Title II of the JOBS Act created a new funding source with the potential to level the playing field for women entrepreneurs: equity financing for companies that are publicly raising money. “Crowdfunding will enable qualified entrepreneurs, both men and women — and particularly women — to raise capital from their community of historic relationships (i.e., people who know, respect and trust them) in a more efficient and transparent manner than previously available,” said Douglas Ellenoff, partner, Ellenoff Grossman & Schole, a leading securities and crowdfunding law firm.

“Raising money is extremely competitive and companies need to explore every angle possible,” said Paige Cattano, Wonder Technologies, enables credit cards to be used as gift cards at any merchant, who successfully raised money through equity crowdfunding. “Crowdfunding provides the opportunity to tell your story to a broader audience than traditional VC firms.”

Crowdfunding gives vendors, colleagues, friends, and family a way to be your sales force. “Crowdfunding is the most powerful marketing machine in our world today,” wrote Patty Lennon in her book, THE CROWDFUNDING BOOK: A How-to Book for Entrepreneurs, Writers, and Inventors. “It creates social proof, raises capital, creates customer engagement, generates market research, and integrates the value of your social connections to what you are creating in a direct and tangible way.”

Yet, one year after Title II was approved, it’s falling short of its promise. Only 17% of companies that raise money through crowdfunding have women on the founding team, according to Crowdnetic, which maintains an equity crowdfunding database.

Ensuring women seize the moment.

When obstacles confront us, we have a choice: overcome them or let them overcome us. I’ve never been one to be overcome by obstacles. I’ve been part of the women’s entrepreneurship scene since the late ‘90s. I was on the board of the New York City chapter of the National Association of Women Business Owners for eight years. I co-founded an educational conference company in the early 2000’s to help women pass the $1 million mark in revenue, which women achieve at one third the rate of men, according to the State of Women-Owned Businesses Report.
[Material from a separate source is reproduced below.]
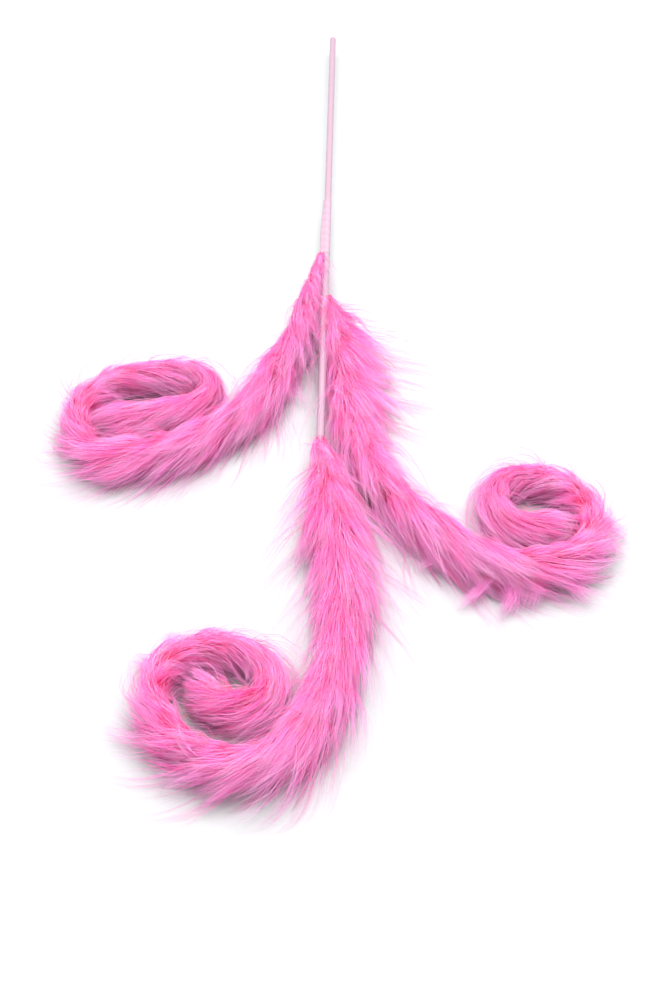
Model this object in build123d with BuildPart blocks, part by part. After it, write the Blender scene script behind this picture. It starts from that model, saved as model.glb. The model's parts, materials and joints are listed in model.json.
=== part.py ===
"""Faux-fur curl spray: a coated wire stem that carries three bendable, fur-covered branches.

All sizes are in millimetres. The stem lies along the Y axis with its free end at the origin,
and +Y points out of that end. The branches lie flat, so every centreline is in the XY plane.
Headings are degrees from -Y, positive towards +X. A branch is cut into links at its bending
points: the fur of one link ends in a ball, and the fur of the next one in a cup around it.
"""

import math
import os
from dataclasses import dataclass

from build123d import *

# Stem: steel core in a plastic coat
BARE_LENGTH = 257.0
STEM_DIAMETER = 5.0
CORE_DIAMETER = 3.2
CORE_GAP = 0.05

# Branch wires and the tape that lashes them to the stem
WIRE_DIAMETER = 1.6
LASH_GAP = 0.15
TAPE_THICKNESS = 0.3
TAPE_GAP = 0.1
TAPE_PRESS = 0.2
TAPE_START_SHARE = 0.65
LEFT_TAPE_TAPER = 40.0
LEFT_LASHING = 30.0
HIDDEN_TAPE_TAPER = 5.0
TAPE_TUCK = 9.0
FOOT_BEND_RADIUS = 60.0

# Fur sleeves, as the space that their pile fills
FUR_RADIUS = 15.0
TIP_THINNER = 2.0
RIGHT_ROOT_THINNER = 1.8
LAST_ROOT_THINNER = 1.0
BARE_ROOT_SKIN = 0.3
SLEEVE_TOP_RADIUS = 7.0
WIRE_BORE_GAP = 0.15
STEM_FUR_GAP = 0.3

# Bending points
BALL_GAP = 0.4
CUP_TRIM = 0.6
WIRE_SET_BACK = 1.0
BARE_BEND_GAP = 0.5
BARE_NECK = 8.0

# Glue plug in each tip
PLUG_DIAMETER = 6.0
PLUG_LENGTH = 6.0

# Curls: neighbouring turns of fur lie this far apart, centre to centre
TURN_GAP = 2.0
TURN_PITCH = 2 * FUR_RADIUS + TURN_GAP

# Spacing of the branch roots along the stem, and how far the stem stops short of the last one
LEFT_TO_RIGHT = 128.0
RIGHT_TO_LAST = 133.0
STEM_STOPS_SHORT = 10.0

# Each branch leans away from the stem over this length before the next sleeve may start
LEFT_LEAD = 50.0
RIGHT_LEAD = 66.0

# Places of the bending points at the branch roots, along the stem from its free end
LEFT_ROOT = BARE_LENGTH + LEFT_TAPE_TAPER + LEFT_LASHING
RIGHT_ROOT = LEFT_ROOT + LEFT_TO_RIGHT
LAST_ROOT = RIGHT_ROOT + RIGHT_TO_LAST
STEM_LENGTH = LAST_ROOT - STEM_STOPS_SHORT

STEM_RADIUS = STEM_DIAMETER / 2
PRESSED_RADIUS = STEM_RADIUS - TAPE_PRESS
WIRE_RADIUS = WIRE_DIAMETER / 2
FOOT_OFFSET = STEM_RADIUS + WIRE_RADIUS + LASH_GAP
TIP_FUR_RADIUS = FUR_RADIUS - TIP_THINNER
RIGHT_SLEEVE = LEFT_TO_RIGHT - LEFT_LEAD
LAST_SLEEVE = RIGHT_TO_LAST - RIGHT_LEAD
RIGHT_ROOT_FUR = FUR_RADIUS - RIGHT_ROOT_THINNER


@dataclass(frozen=True)
class Leg:
    """One straight run or one round bend of a centreline."""

    x: float
    y: float
    heading: float
    length: float = 0.0
    radius: float = 0.0
    turn: float = 0.0

    def plane(self):
        """The plane across the leg's start, facing along the leg."""
        return cross_plane(self.x, self.y, self.heading)

    def centre(self):
        """The centre of a bend, on the side that it turns to."""
        angle = math.radians(self.heading)
        side = math.copysign(self.radius, self.turn)
        return self.x + side * math.cos(angle), self.y + side * math.sin(angle)

    def end(self):
        """The x, y and heading where the leg ends."""
        angle = math.radians(self.heading)
        if not self.turn:
            along = (self.length * math.sin(angle), -self.length * math.cos(angle))
            return self.x + along[0], self.y + along[1], self.heading
        centre_x, centre_y = self.centre()
        side = math.copysign(self.radius, self.turn)
        last = math.radians(self.heading + self.turn)
        return (
            centre_x - side * math.cos(last),
            centre_y - side * math.sin(last),
            self.heading + self.turn,
        )


@dataclass(frozen=True)
class Branch:
    """One fur branch. Bends are (radius, degrees), and curls turn towards side.

    The foot of its wire lies beside the stem on foot_side.
    """

    name: str
    side: int
    foot_side: int
    root: float
    root_x: float
    heading: float
    lash_start: float
    tape_taper: float
    foot_turn: float
    sleeve_length: float
    sleeve_top_x: float
    root_fur_radius: float
    neck_length: float
    arm: tuple
    curl: dict


def cross_plane(x, y, heading):
    """A plane across a centreline at a point, facing along the heading."""
    angle = math.radians(heading)
    facing = (math.sin(angle), -math.cos(angle), 0)
    return Plane(origin=(x, y, 0), x_dir=(0, 0, 1), z_dir=facing)


def bend_legs(start, bends, side):
    """Round bends, each tangent to the one before, from a start of x, y and heading."""
    legs = []
    for radius, degrees in bends:
        leg = Leg(*start, radius=radius, turn=side * degrees)
        legs.append(leg)
        start = leg.end()
    return legs


def in_pitches(*bends):
    """Bends of a curl, with radii in turn pitches, so that the turns stay side by side."""
    return tuple((pitches * TURN_PITCH, degrees) for pitches, degrees in bends)


def tube(legs, radius, mode=Mode.ADD):
    """Add or cut a round bar along the legs, in the part that is being built."""
    for leg in legs:
        with BuildSketch(leg.plane()) as section:
            Circle(radius)
        if leg.turn:
            axis = Axis((*leg.centre(), 0), (0, 0, math.copysign(1, leg.turn)))
            revolve(section.sketch, axis=axis, revolution_arc=abs(leg.turn), mode=mode)
        else:
            extrude(section.sketch, amount=leg.length, mode=mode)


def cone(plane, start_radius, end_radius, length):
    """Add a cone that runs from a plane along its normal."""
    with Locations(plane):
        Cone(start_radius, end_radius, length, align=(Align.CENTER, Align.CENTER, Align.MIN))


def ball_end(plane, radius):
    """Add a half ball on a flat round end."""
    with Locations(plane):
        Sphere(radius, arc_size1=0, arc_size2=90, align=None)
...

For the past three years, I’ve written about the success factors of women entrepreneurs in Forbes and wrote Forget the Glass Ceiling: Build Your Business Without One.  

Education is key to women’s use of equity crowdfunding whether as entrepreneurs or investors. Ventureneer, my company, is now embarked on a project to provide actionable tools, insight and training with real life examples: a road map to overcome the obstacles women face in raising funds.

It pays to play.

Women are already proving that they have the social capital that converts to real capital via another form of crowdfunding, rewards based, which has been around for six years. Instead of getting shares in a company for your money, you receive a tangible item or service. Women made up about 35% of the project leaders and 44% of the funders on Kickstarter in research conducted by Hebrew University, Kauffman Foundation and UC Berkeley. Women had a 70% success rate in getting funded vs. 61% for men, with further analysis showing that it was not the women’s more modest financial goals that accounted for their higher rate of success.

Women are consumers, why not investors?

Women make more than 80% of consumer purchasing decisions. They have the ability to identify winning products based on their own needs. Male angels and venture don’t get this opportunity. “VCs are woefully under-informed about how the female consumer works, thinks, and behaves,” said Joyce Kim, Freestyle Capital said at the Launch Festival last year.

Women have decision-making power over $11.2 trillion or 39% of all investable assets in the U.S., according to Harnessing the Power of the Purse: Female Investors and Global Opportunities for Growth, a report by the Center of Talent and Innovation. Women dominate college graduates and purchase decisions, why not investments, Chance Barnett, -- CEO Crowdfunder, angel investor and catalyst in equity crowdfunding legislations and the JOBS Act -- wrote in Forbes. To that, I’d add that women also dominate the internet and social media, which are critical to mounting an effective crowdfunding campaign.